■ **What to do**: Your task is to quote exactly the run of lines that starts at the line containing "shift = Vector((-(low[0]" and ends at the line containing "obj.matrix_parent_inverse = Matrix.Identity(4)", including both.

start Data lines

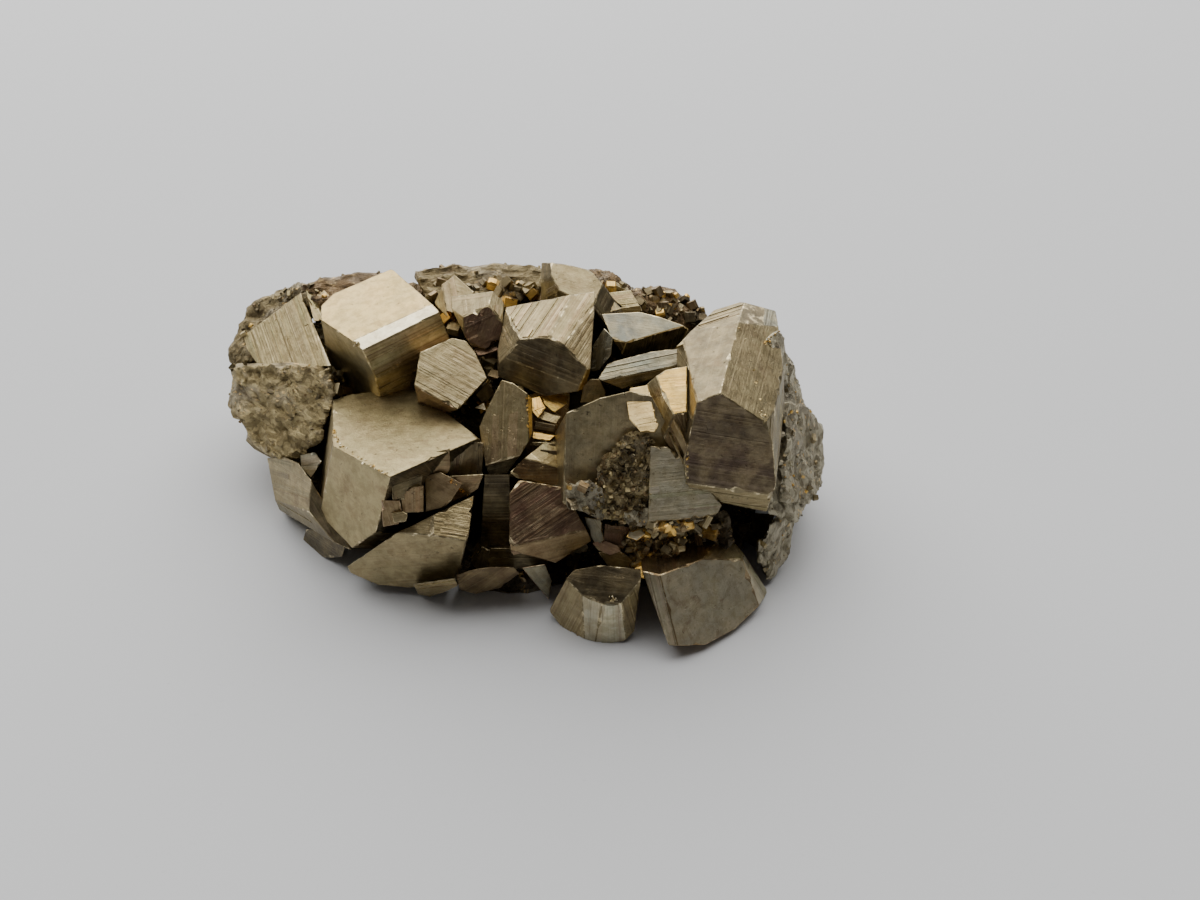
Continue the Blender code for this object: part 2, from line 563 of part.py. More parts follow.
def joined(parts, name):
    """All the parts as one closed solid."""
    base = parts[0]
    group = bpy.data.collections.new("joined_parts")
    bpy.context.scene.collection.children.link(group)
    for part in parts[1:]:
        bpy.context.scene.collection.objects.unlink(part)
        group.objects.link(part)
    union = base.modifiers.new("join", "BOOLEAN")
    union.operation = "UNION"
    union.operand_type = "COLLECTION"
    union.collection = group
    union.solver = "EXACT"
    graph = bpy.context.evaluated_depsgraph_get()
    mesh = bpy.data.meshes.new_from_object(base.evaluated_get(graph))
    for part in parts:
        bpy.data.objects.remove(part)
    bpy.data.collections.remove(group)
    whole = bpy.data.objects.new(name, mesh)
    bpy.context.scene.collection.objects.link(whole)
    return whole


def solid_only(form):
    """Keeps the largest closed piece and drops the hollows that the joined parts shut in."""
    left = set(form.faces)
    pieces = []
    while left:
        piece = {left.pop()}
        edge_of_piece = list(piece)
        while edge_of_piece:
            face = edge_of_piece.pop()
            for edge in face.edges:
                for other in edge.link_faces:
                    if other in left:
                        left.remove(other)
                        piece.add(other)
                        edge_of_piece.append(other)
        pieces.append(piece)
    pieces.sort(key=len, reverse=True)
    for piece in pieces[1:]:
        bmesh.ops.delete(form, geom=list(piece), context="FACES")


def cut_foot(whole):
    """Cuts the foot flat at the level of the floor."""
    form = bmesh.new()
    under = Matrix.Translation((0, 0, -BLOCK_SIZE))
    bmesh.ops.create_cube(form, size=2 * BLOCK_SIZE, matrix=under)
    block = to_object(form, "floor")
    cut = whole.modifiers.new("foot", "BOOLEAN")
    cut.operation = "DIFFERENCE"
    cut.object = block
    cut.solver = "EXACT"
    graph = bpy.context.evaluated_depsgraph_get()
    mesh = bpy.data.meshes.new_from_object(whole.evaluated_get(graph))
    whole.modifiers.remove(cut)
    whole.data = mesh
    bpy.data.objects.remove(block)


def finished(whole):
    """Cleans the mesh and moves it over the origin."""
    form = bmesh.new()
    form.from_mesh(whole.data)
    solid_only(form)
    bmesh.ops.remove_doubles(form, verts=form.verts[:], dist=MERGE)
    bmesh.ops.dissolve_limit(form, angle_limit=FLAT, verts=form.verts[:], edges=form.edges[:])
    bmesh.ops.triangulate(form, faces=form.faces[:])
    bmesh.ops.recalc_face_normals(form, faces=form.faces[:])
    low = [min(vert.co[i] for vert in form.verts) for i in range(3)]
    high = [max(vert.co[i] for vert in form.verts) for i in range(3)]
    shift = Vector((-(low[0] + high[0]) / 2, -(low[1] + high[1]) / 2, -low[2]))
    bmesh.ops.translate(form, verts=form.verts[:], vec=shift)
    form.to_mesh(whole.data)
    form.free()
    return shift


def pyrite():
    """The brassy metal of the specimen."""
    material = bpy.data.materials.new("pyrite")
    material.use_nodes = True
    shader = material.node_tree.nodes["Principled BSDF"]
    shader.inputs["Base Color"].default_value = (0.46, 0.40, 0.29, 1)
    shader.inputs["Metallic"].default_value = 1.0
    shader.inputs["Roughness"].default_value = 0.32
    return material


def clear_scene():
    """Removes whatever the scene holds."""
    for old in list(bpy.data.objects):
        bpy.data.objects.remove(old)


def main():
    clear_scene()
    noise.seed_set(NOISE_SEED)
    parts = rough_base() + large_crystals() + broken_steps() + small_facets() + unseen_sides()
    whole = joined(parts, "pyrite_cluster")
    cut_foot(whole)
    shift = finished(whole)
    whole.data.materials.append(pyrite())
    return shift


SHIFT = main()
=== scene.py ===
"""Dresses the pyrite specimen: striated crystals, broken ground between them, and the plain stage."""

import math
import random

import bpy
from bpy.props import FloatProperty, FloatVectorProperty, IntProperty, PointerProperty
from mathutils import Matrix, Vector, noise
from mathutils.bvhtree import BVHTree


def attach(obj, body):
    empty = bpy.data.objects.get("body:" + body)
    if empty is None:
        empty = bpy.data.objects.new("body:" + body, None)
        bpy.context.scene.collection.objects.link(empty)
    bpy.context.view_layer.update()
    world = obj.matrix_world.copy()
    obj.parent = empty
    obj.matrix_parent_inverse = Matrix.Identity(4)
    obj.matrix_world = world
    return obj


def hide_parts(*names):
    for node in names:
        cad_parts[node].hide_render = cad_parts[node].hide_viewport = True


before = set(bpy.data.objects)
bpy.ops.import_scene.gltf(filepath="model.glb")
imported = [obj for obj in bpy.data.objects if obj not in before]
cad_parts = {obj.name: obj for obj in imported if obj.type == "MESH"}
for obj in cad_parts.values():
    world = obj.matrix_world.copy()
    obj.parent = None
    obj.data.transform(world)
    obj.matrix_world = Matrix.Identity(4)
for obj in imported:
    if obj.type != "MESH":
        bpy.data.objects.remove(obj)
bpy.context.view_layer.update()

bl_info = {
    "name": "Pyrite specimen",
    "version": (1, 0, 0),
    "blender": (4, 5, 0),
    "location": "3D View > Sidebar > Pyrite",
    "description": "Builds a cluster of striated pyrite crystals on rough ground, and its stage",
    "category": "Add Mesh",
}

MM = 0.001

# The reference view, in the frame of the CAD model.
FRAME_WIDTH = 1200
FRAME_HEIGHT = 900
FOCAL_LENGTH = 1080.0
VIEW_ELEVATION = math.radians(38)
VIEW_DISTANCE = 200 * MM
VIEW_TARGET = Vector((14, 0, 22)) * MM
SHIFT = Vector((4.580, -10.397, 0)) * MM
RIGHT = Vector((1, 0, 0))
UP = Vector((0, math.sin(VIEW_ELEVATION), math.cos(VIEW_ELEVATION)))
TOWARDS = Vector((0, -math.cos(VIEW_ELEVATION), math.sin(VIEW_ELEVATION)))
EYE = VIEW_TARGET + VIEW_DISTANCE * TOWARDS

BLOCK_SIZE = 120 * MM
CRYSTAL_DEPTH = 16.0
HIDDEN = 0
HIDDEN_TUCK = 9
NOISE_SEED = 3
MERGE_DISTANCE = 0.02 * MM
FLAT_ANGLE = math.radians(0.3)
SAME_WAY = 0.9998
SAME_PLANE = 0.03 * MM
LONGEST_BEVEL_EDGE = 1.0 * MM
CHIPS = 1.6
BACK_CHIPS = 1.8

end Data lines

■ **In response**:
    shift = Vector((-(low[0] + high[0]) / 2, -(low[1] + high[1]) / 2, -low[2]))
    bmesh.ops.translate(form, verts=form.verts[:], vec=shift)
    form.to_mesh(whole.data)
    form.free()
    return shift


def pyrite():
    """The brassy metal of the specimen."""
    material = bpy.data.materials.new("pyrite")
    material.use_nodes = True
    shader = material.node_tree.nodes["Principled BSDF"]
    shader.inputs["Base Color"].default_value = (0.46, 0.40, 0.29, 1)
    shader.inputs["Metallic"].default_value = 1.0
    shader.inputs["Roughness"].default_value = 0.32
    return material


def clear_scene():
    """Removes whatever the scene holds."""
    for old in list(bpy.data.objects):
        bpy.data.objects.remove(old)


def main():
    clear_scene()
    noise.seed_set(NOISE_SEED)
    parts = rough_base() + large_crystals() + broken_steps() + small_facets() + unseen_sides()
    whole = joined(parts, "pyrite_cluster")
    cut_foot(whole)
    shift = finished(whole)
    whole.data.materials.append(pyrite())
    return shift


SHIFT = main()
=== scene.py ===
"""Dresses the pyrite specimen: striated crystals, broken ground between them, and the plain stage."""

import math
import random

import bpy
from bpy.props import FloatProperty, FloatVectorProperty, IntProperty, PointerProperty
from mathutils import Matrix, Vector, noise
from mathutils.bvhtree import BVHTree


def attach(obj, body):
    empty = bpy.data.objects.get("body:" + body)
    if empty is None:
        empty = bpy.data.objects.new("body:" + body, None)
        bpy.context.scene.collection.objects.link(empty)
    bpy.context.view_layer.update()
    world = obj.matrix_world.copy()
    obj.parent = empty
    obj.matrix_parent_inverse = Matrix.Identity(4)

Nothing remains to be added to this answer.